Tuesday, September 8, 2015

Dirt exposure could prevent asthma development in mouse

Allergic or exaggerated response to mostly innocuous antigens is a Terra Incognita in our understanding of how immune system really works. First question that comes to mind is why is there even such molecule as IgE that causes nothing but allergic reaction when combined with antigen? A hypothesis proposed by immunologist, Ruslan Medzhitov, suggests that the evolutionary role of IgE was to defend the body against toxins. But IgG could do that too? 

Another hypothesis commonly referred as hygiene hypothesis explains that allergic responses are, in fact, out-of-control type II immune reactions (highly skewed Th2-IgE-IL-13 axis) due to absence of "normal" education of immune system by reduced exposure to infections or infectious materials (bacteria, dirt, dust, fungi, dander, etc.) during early life (that supposed to induce Th1-IFNγ axis balancing Th2 response).

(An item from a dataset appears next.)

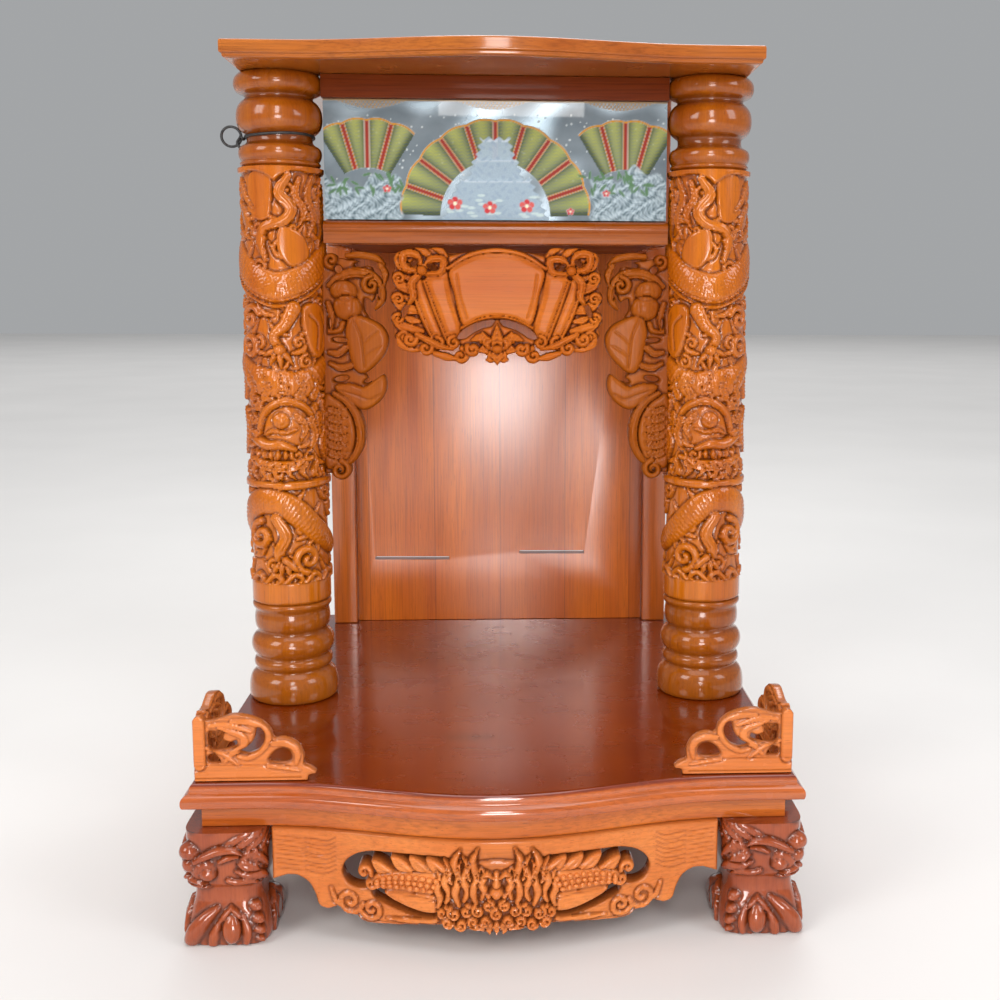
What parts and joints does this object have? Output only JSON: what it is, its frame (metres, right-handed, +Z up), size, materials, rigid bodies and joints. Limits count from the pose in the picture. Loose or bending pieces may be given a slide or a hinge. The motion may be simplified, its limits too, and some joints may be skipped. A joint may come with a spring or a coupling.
{
  "type": "household altar cabinet",
  "caption": "Small lacquered hardwood shrine: open niche between carved columns, painted glass over a pierced valance, bow-fronted deck on clawed feet.",
  "frame": {"origin": "middle of the cabinet's footprint, on the floor", "axes": "+Z up, front towards -Y, +X to the right when seen from the front"},
  "size_m": [0.488, 0.526, 0.704],
  "materials": {
    "deck_wood": "dark red-brown hardwood under deep gloss lacquer",
    "frame_wood": "orange-brown hardwood under gloss lacquer",
    "panel_wood": "straight-grained boards under gloss lacquer",
    "carved_wood": "carved orange-brown hardwood, gloss lacquer, darker in the hollows",
    "foot_wood": "carved dark red-brown hardwood, deep gloss lacquer",
    "column_wood": "carved bright orange-brown hardwood, gloss lacquer, darker in the hollows",
    "painted_glass": "back-painted, silvered glass with coloured fans, polished",
    "black_wire": "black plastic-covered wire, satin"
  },
  "bodies": {
    "root": {"deck_board": "deck_wood", "front_rail": "frame_wood", "side_rail_left": "frame_wood", "side_rail_right": "frame_wood", "rear_rail": "frame_wood", "canopy_board": "frame_wood", "top_rail": "frame_wood", "lintel": "frame_wood", "ceiling_board": "frame_wood", "box_side_left": "frame_wood", "box_side_right": "frame_wood", "rear_post_left": "panel_wood", "rear_post_right": "panel_wood", "back_panel": "panel_wood", "front_apron": "carved_wood", "side_apron_left": "carved_wood", "side_apron_right": "carved_wood", "rear_apron": "carved_wood", "valance_centre": "carved_wood", "valance_bracket_left": "carved_wood", "valance_bracket_right": "carved_wood", "gallery_front_left": "carved_wood", "gallery_front_right": "carved_wood", "gallery_side_left": "carved_wood", "gallery_side_right": "carved_wood", "foot_front_left": "foot_wood", "foot_front_right": "foot_wood", "foot_rear_left": "foot_wood", "foot_rear_right": "foot_wood", "column_left": "column_wood", "column_right": "column_wood", "painted_glass": "painted_glass", "wire_tie": "black_wire"}
  },
  "joints": []
}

First, the authors showed that compared to control, mice pre-exposure to LPS before HDM application were protected from developing features of airway hypersensitivity (the most important figure is 1D).



Since LPS pre-exposure induced A20 up-regulation in lung epithelial cells, the authors tested mice with lung epithelial specific deletion of A20 (tnfaip3 KO). Indeed, beneficial effect of LPS exposure was abolished in these A20 deficient mice (tnfaip3 EC-KO).


Finally, the authors speculated that asthmatic individuals may be deficient for A20 in their lung epithelial cells. However, for some reason, contrary to the authors hypothesis, lung cells from severe asthmatics expressed more A20 molecules compared to lung epithelial cells from mild asthmatics (see figure below). The authors did not discuss this contradiction.


There are several weaknesses in this article. For one, most data are presented as bars rather than scatter plot with individual data points. 2nd, for some unknown reason, the authors decided not to show lung hypersensitivity assay with LPS pre-exposure from mutant mice, as it was done with wild-type mice in Fig. 1D. This assay is clinically the most relevant. This is a Science paper, to remind you.

So, in summary, while I do think that exposure to dirt during early life is relevant for human asthma development, based on results from this paper I am not convinced that expression of A20 in lung epithelial cells play a role here.